The channel matters but in my 20+ years in Sales and Marketing, I have found that, unless you have a bad reputation, the main reason people don’t respond well to your promotion is that your offer isn’t good enough to cause them to take action. With that said, sure, if your message is written poorly or if your video is of low quality or if your printed ad is not eye-catching, you could see a negative effect to the response of the promotion. Think about this. If someone gave you a piece of paper with these words on it… “Free Car to the First 15 people that arrive before 10am tomorrow morning.” Would you care if the paper looked pretty? As long as the paper told you what the offer was and where you could get it, I would bet that it would tempt you to show up to see if you were one of those lucky 15 people. The quality of the offer will always trump the quality of the production.

So speaking of offers, today, a FREE trial is almost expected in the Service sector. So to offer a Free 1 day trial may not be appealing enough for them to act. However, extend it for 14 or 30 days and limit it to a certain date or number of free trials given and now there is a real reason to act. Throw in some physical [Bonus] items and now we are getting somewhere.

In a commerce/product based business, one of the best strategies to employ is to offer a small “in demand” item to begin the relationship. In the online marketing scene this is called a “tripwire” and is essentially the equivalent to starting a relationship by asking someone out for coffee.

For many of us in business we fail to realize that business is not that much different than a relationship with your spouse or significant other. So ask yourself a question, if you were dating, what do you think the chances of getting a yes to a marriage proposal before introducing yourself? Zero right? What about asking for a serious relationship after the first date? Probably not likely, right? So, I’m sure you are getting the idea of where I’m going with this.
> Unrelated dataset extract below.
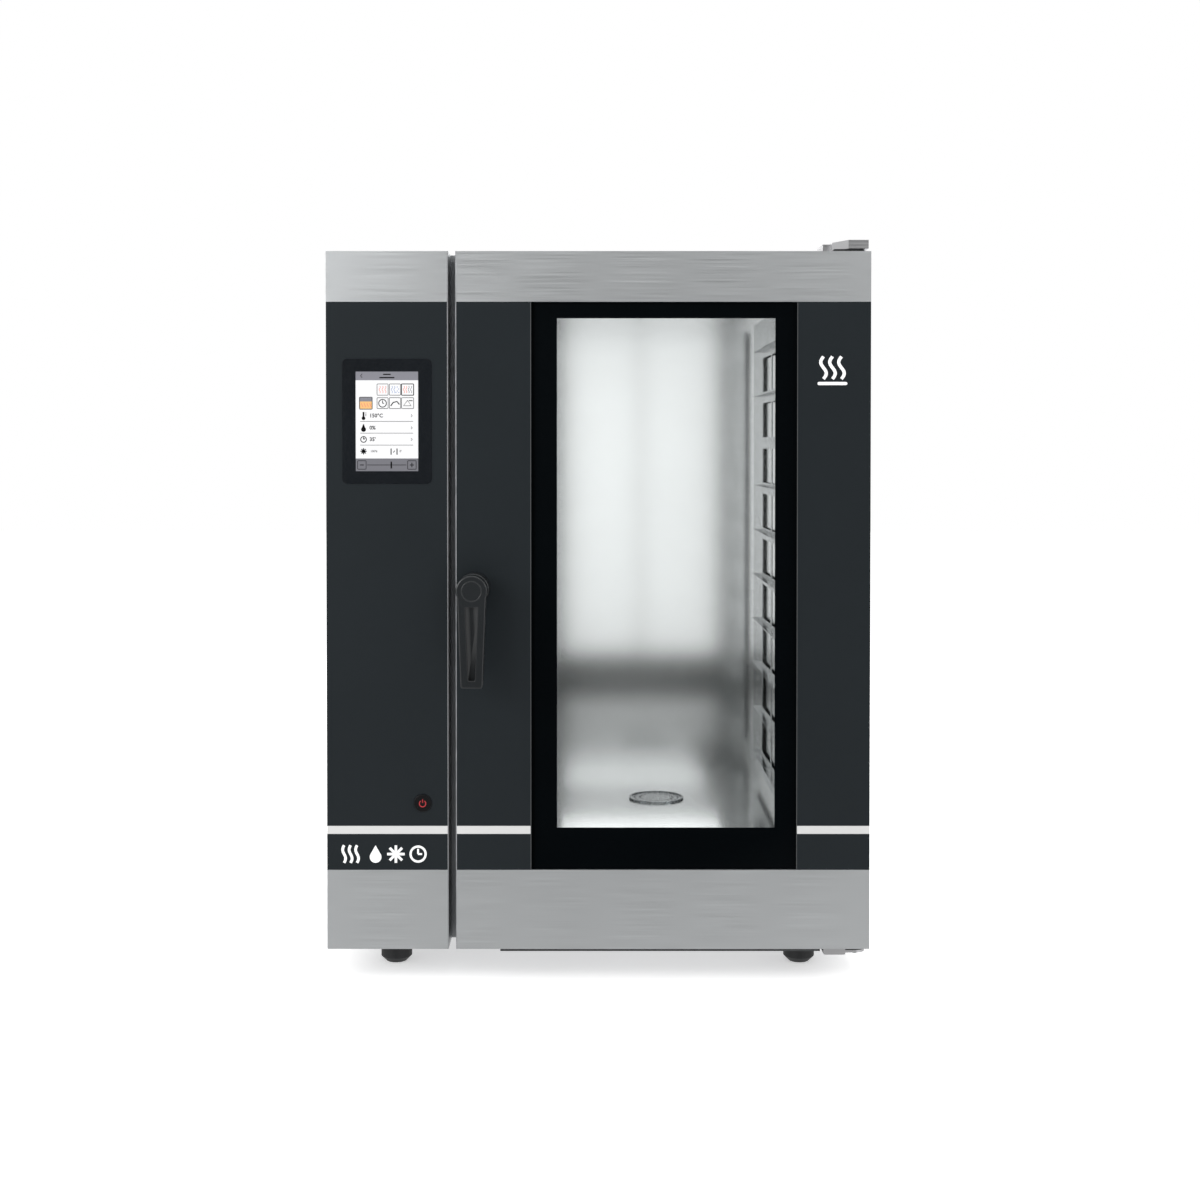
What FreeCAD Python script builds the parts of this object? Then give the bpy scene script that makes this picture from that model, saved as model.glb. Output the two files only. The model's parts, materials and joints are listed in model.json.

When you start off the relationship by giving first, you are more likely to make it to the first date. “Can I buy you a drink?” is a very common introduction. Most would likely say “yes” to that offer even if they aren’t quite sold on you just yet. Once they accept that offer, you can now begin a conversation and see if the relationship could move forward. It usually doesn’t take long to realize if a future date is possible. So by the time you ask, you probably already know the answer based on how the conversation goes.

Landing the date could be equal to landing the first sale. Now that looks different to everyone but it could be selling that first sandwich, selling that first car accessory, or even getting the real estate listing. It’s what you do now that really makes the difference. This is now the time to outshine the competition. Do you buy flowers? Make reservations at a high end restaurant? Open the door…whatever that looks like for you. For business, this is now where you will turn them into a long term customer or quickly show them how good the competition looks. Either way the hardest part is done and now you have to go above and beyond to keep them.

While this article could continue on discussing the next phase of the customer journey, I think it’s best saved for another time. For now, take your time constructing your promotion and remember that above everything else you do, YOUR OFFER HAS TO BE THE CENTER OF IT ALL. Then, create everything else around that.